## start
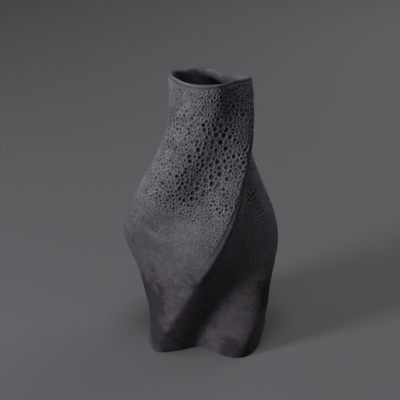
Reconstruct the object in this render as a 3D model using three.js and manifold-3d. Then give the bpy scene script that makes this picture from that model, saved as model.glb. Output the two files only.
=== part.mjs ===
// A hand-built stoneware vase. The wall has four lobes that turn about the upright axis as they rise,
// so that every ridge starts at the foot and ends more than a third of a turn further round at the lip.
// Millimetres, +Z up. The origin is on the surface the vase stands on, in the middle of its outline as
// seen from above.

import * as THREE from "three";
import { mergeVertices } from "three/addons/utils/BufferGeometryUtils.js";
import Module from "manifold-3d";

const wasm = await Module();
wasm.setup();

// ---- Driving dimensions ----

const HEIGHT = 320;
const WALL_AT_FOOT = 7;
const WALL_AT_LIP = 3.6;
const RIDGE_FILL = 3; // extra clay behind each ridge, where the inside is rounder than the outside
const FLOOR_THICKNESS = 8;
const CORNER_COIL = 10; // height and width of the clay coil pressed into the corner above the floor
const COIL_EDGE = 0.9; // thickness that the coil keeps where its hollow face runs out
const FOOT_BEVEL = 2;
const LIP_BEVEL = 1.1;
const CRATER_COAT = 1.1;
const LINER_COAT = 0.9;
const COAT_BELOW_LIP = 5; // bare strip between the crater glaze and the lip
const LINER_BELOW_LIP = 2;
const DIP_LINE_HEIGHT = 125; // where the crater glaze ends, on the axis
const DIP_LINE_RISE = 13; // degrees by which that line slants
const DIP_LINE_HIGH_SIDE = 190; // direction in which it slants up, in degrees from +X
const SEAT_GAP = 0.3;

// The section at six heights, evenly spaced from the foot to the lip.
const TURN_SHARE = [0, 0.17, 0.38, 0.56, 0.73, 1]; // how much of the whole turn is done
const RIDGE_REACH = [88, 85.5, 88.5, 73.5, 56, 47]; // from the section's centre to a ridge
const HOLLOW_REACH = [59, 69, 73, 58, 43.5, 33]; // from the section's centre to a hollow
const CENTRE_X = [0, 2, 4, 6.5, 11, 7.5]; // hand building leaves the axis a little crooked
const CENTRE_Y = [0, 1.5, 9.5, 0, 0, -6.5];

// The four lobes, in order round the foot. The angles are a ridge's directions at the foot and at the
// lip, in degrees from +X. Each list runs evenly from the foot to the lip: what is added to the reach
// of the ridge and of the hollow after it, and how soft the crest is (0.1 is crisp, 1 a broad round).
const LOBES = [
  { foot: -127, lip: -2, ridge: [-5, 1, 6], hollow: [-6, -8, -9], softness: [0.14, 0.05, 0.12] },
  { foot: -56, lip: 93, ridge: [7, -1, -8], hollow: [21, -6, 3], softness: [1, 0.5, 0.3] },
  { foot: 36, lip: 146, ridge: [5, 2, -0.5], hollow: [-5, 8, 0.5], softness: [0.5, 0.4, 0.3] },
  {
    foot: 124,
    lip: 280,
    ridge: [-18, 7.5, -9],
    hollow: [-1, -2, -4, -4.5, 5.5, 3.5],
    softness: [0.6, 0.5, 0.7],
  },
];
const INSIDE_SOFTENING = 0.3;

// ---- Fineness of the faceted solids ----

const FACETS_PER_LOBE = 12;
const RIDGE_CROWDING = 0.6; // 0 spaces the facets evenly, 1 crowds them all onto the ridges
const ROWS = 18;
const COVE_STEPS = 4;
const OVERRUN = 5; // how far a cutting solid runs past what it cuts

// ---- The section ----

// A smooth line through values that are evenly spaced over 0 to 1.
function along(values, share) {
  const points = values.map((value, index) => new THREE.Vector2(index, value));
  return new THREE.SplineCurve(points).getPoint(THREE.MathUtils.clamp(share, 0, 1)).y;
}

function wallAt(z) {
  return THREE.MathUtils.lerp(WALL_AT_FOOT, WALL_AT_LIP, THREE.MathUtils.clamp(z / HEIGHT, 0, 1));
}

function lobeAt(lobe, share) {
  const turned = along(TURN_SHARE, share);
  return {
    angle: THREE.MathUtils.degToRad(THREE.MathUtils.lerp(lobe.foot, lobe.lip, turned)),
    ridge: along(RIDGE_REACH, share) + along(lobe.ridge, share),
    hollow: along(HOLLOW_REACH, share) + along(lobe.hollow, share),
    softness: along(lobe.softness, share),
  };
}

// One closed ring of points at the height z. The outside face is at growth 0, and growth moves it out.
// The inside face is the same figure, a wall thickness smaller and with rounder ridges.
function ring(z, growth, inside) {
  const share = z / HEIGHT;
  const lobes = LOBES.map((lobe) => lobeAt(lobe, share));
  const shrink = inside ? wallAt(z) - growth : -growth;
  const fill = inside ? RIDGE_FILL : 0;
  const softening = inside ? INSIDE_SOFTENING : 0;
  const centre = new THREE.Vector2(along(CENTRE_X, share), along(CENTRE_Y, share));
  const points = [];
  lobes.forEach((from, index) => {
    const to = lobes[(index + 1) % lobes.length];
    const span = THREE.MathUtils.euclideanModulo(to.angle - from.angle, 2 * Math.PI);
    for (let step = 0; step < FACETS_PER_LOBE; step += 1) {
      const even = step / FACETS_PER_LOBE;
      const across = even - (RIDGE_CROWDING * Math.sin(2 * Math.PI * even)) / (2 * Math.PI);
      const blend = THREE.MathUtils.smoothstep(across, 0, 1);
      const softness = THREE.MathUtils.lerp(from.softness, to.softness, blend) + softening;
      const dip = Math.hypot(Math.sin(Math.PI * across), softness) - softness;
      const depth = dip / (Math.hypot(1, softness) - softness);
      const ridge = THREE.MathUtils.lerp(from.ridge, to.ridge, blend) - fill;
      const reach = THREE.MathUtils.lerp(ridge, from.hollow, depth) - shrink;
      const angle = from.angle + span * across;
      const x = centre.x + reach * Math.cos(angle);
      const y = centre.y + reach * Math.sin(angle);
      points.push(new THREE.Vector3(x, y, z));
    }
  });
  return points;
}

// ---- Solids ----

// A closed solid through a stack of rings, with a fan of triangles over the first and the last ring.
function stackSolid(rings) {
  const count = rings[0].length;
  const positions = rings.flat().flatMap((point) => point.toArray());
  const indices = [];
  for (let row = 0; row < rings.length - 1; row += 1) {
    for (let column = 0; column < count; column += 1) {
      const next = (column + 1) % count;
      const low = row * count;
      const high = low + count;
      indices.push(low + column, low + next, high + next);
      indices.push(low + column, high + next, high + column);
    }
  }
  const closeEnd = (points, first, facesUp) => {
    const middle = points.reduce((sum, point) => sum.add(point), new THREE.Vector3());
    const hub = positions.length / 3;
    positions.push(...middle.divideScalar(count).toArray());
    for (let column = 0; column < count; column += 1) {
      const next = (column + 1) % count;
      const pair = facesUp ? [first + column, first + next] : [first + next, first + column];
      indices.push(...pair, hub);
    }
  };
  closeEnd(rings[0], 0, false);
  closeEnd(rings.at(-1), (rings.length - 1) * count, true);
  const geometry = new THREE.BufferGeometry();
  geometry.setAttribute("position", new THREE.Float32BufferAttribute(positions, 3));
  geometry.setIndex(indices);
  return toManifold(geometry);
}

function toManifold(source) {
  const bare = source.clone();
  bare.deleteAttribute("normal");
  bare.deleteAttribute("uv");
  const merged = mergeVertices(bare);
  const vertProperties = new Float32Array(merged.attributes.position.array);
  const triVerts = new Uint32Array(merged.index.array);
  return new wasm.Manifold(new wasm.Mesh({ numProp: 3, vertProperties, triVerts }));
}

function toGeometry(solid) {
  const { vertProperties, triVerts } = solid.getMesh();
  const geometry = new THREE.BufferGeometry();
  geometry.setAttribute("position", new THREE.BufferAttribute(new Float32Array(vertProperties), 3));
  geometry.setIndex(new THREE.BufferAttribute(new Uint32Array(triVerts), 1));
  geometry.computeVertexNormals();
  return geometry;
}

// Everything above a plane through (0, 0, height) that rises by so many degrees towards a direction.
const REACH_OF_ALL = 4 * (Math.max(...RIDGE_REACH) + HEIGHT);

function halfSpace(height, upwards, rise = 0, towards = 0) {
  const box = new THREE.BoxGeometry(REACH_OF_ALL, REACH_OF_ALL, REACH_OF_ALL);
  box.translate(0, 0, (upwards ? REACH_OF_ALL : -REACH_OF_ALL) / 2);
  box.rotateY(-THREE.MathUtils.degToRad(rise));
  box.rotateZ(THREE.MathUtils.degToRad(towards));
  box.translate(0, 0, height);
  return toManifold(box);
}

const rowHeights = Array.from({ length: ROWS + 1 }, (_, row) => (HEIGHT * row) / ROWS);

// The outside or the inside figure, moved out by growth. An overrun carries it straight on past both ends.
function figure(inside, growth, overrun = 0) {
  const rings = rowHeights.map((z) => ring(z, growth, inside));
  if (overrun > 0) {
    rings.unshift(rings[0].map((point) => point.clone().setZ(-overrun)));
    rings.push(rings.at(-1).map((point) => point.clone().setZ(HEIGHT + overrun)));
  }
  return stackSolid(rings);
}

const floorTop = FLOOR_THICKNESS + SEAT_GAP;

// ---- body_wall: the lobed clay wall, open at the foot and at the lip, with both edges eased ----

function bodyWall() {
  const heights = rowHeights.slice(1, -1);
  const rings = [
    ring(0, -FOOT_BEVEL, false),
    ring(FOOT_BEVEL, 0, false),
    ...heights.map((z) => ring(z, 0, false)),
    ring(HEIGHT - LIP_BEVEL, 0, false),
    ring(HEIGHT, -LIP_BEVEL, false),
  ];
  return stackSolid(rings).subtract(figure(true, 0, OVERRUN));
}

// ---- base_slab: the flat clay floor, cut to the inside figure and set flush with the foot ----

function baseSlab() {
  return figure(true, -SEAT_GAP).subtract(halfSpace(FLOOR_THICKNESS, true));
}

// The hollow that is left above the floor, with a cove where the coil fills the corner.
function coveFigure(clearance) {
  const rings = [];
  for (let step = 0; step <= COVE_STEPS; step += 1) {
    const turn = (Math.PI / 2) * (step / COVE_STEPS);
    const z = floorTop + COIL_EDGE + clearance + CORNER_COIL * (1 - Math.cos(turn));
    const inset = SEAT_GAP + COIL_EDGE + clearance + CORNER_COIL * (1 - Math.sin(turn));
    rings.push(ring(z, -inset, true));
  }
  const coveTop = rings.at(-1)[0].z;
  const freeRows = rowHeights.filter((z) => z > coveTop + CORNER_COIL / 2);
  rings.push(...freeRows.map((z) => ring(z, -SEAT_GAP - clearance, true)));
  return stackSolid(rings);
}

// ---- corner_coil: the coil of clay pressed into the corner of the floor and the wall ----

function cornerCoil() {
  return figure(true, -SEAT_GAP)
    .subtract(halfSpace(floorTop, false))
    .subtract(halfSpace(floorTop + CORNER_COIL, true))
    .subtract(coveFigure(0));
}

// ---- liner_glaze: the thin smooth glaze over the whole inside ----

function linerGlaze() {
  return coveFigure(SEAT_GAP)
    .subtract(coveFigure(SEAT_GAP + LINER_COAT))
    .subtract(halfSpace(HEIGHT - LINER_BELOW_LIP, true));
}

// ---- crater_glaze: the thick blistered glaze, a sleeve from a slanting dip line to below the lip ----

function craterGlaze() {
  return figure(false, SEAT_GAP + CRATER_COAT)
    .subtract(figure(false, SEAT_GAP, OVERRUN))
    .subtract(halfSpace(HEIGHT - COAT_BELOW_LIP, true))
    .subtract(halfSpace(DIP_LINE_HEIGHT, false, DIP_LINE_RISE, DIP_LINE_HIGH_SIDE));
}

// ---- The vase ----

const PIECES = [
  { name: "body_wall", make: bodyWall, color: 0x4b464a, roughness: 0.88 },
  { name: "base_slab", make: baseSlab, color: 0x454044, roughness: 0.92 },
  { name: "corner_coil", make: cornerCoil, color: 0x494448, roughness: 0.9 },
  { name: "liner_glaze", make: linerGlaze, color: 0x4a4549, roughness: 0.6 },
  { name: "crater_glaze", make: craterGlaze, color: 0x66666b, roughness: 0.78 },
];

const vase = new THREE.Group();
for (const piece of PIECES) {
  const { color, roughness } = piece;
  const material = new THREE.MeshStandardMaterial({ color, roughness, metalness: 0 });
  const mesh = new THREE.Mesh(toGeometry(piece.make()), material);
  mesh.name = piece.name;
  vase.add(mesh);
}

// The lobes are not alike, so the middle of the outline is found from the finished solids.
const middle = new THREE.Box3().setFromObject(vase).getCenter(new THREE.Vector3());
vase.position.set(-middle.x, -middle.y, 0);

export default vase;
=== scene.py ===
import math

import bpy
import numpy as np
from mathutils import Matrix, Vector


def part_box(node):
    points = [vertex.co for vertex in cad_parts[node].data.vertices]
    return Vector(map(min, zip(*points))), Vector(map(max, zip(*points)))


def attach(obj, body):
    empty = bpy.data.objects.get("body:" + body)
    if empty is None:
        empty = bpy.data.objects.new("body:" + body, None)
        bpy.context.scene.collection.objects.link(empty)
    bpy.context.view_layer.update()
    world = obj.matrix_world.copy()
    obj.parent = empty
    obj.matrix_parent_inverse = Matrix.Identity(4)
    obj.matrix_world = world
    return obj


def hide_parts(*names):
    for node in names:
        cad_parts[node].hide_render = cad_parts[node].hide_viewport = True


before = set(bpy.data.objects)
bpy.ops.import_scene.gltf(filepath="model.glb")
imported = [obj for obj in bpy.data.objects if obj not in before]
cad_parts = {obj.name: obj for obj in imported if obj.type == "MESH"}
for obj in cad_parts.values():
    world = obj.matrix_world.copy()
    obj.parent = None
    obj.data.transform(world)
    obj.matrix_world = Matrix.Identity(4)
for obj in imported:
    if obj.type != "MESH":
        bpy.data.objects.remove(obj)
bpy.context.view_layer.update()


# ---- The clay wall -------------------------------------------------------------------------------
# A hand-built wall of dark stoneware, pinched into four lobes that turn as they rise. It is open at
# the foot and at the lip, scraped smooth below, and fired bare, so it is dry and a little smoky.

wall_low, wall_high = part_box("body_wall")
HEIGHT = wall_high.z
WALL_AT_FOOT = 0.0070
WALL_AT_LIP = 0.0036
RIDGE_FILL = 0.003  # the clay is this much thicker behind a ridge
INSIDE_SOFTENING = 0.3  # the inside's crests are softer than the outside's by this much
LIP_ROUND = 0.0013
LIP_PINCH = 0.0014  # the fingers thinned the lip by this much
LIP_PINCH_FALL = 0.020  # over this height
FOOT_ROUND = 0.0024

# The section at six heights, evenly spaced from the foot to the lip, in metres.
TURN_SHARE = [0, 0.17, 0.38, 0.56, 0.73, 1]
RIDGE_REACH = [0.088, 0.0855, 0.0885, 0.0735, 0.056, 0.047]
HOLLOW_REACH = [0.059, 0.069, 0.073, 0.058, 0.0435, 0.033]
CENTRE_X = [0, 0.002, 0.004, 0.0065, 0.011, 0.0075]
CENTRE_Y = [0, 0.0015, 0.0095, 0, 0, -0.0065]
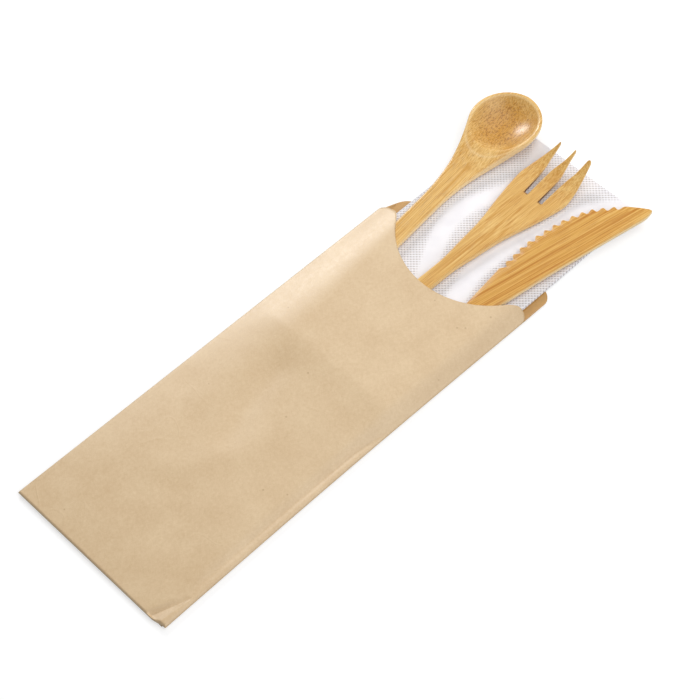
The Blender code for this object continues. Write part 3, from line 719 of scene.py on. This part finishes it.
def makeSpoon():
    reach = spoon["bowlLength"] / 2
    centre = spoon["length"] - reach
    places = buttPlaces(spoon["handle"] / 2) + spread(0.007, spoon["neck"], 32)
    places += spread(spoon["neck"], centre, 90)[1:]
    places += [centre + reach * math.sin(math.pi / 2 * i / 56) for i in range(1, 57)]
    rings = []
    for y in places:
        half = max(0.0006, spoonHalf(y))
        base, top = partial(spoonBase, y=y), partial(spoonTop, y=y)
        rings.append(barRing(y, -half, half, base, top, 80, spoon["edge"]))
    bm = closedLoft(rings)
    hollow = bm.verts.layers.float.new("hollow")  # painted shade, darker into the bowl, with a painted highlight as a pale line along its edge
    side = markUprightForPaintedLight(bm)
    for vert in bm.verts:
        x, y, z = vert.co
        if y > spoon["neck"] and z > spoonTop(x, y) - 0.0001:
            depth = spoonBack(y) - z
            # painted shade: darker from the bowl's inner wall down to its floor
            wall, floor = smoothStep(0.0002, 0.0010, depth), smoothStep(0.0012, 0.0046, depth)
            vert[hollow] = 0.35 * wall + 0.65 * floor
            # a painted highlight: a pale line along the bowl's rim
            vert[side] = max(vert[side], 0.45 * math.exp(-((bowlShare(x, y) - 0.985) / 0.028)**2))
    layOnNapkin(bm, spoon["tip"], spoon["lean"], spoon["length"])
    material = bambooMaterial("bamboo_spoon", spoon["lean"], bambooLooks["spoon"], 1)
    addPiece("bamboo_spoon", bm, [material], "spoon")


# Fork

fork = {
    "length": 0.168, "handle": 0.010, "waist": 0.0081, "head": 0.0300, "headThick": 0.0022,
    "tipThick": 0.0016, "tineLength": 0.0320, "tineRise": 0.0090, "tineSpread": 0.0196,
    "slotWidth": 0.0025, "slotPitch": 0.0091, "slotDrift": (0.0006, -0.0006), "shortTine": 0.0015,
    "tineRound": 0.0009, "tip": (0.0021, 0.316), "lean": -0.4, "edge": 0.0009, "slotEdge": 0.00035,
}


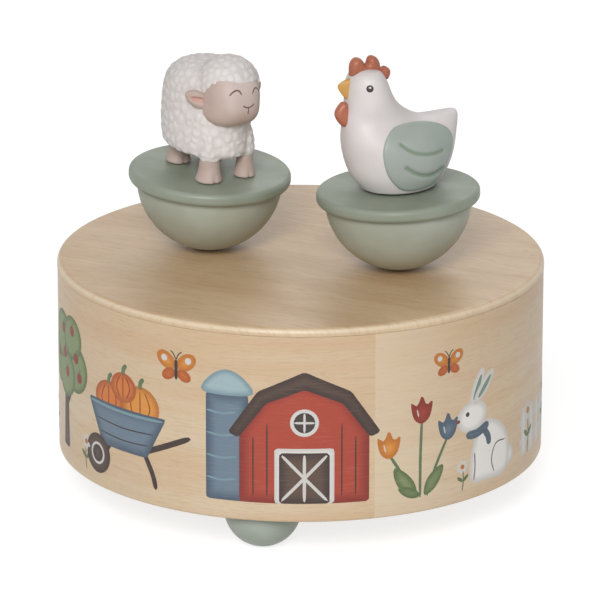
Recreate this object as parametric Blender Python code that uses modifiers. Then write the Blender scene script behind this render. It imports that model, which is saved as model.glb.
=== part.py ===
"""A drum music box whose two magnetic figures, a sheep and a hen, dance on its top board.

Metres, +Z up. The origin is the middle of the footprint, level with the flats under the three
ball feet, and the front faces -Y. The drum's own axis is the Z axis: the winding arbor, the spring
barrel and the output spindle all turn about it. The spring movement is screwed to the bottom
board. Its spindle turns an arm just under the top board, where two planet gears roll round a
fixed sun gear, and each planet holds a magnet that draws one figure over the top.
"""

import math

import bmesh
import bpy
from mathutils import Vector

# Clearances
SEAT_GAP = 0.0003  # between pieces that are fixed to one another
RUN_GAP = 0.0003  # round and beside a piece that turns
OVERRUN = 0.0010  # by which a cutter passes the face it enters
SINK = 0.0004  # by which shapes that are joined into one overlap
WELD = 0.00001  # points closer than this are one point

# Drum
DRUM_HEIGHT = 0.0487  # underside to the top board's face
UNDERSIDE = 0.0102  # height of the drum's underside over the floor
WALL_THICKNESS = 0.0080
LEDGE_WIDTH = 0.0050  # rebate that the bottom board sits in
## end
Every line from the one containing "the finished solids." through the one containing "bpy.context.scene.collection.objects.link(empty)" is to be given again exactly, both ends included, and no line outside that range.

[Result for this exercise]:
// The lobes are not alike, so the middle of the outline is found from the finished solids.
const middle = new THREE.Box3().setFromObject(vase).getCenter(new THREE.Vector3());
vase.position.set(-middle.x, -middle.y, 0);

export default vase;
=== scene.py ===
import math

import bpy
import numpy as np
from mathutils import Matrix, Vector


def part_box(node):
    points = [vertex.co for vertex in cad_parts[node].data.vertices]
    return Vector(map(min, zip(*points))), Vector(map(max, zip(*points)))


def attach(obj, body):
    empty = bpy.data.objects.get("body:" + body)
    if empty is None:
        empty = bpy.data.objects.new("body:" + body, None)
        bpy.context.scene.collection.objects.link(empty)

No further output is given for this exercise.